Лора принимается вопить в коридоре. Джамель уже оделся, надел даже куртку; он не видит меня; сидя за круглым черным столом, он как бы смотрит внутрь себя, пытаясь промолчать, сделать вид, что вся эта сцена его совершенно не касается. Лора колотит в дверь — ногами, кулаками, карабином от собачьего поводка — и орет:

— Ты испоганил мне жизнь… Этот педик передал мне СПИД, у меня никогда не будет детей, а он выбрасывает меня на улицу… Я сижу тут, как побитая собака, а он там трахается, за дверью.

Я открываю и молча смотрю на стоящую на коленях Лору, из квартиры напротив выходит соседка и говорит мне:

— Да остановите же ее, заставьте замолчать, ради Бога… Мне-то наплевать, но другие могут вызвать полицию… У нас не принято устраивать подобные сцены на людях! Я иду к Лоре, тащу ее к лифту, она сопротивляется с ужасными криками.

На площадку выходит еще один сосед, берет Лору за плечи и медленно ведет к своей квартире.

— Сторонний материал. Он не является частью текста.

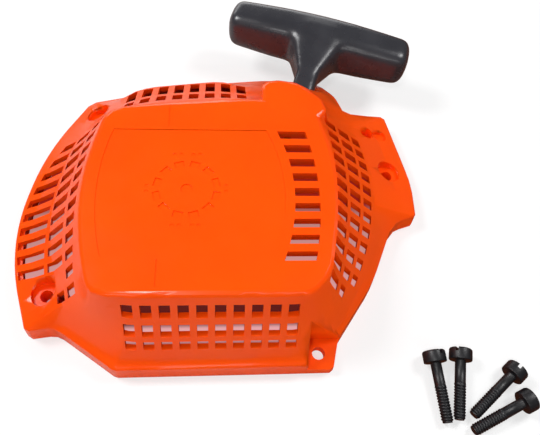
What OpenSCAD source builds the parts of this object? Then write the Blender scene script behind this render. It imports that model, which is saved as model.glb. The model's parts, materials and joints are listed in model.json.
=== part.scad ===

— Пойдемте ко мне, вам нужно успокоиться.

Лора оборачивается ко мне:

— Мерзавец, ты хочешь, чтобы я сдохла, тебе больше нравится трахаться с арабом?

На пороге моей квартиры появляется Джамель и спокойно говорит ей:

— А тебе-то что до этого? Тебя бесит, что он общается именно с арабом? Он тебя не хочет, понимаешь, не хочет.

Я прошу Джамеля вернуться в квартиру, иду к Лоре, высвобождаю ее из объятий соседа и веду к себе.

Джамель в моей комнате, он сидит на краешке кровати, Лора идет к нему, но он опережает ее:

— Не разговаривай со мной. Меня нет, я не существую для тебя, о’кей?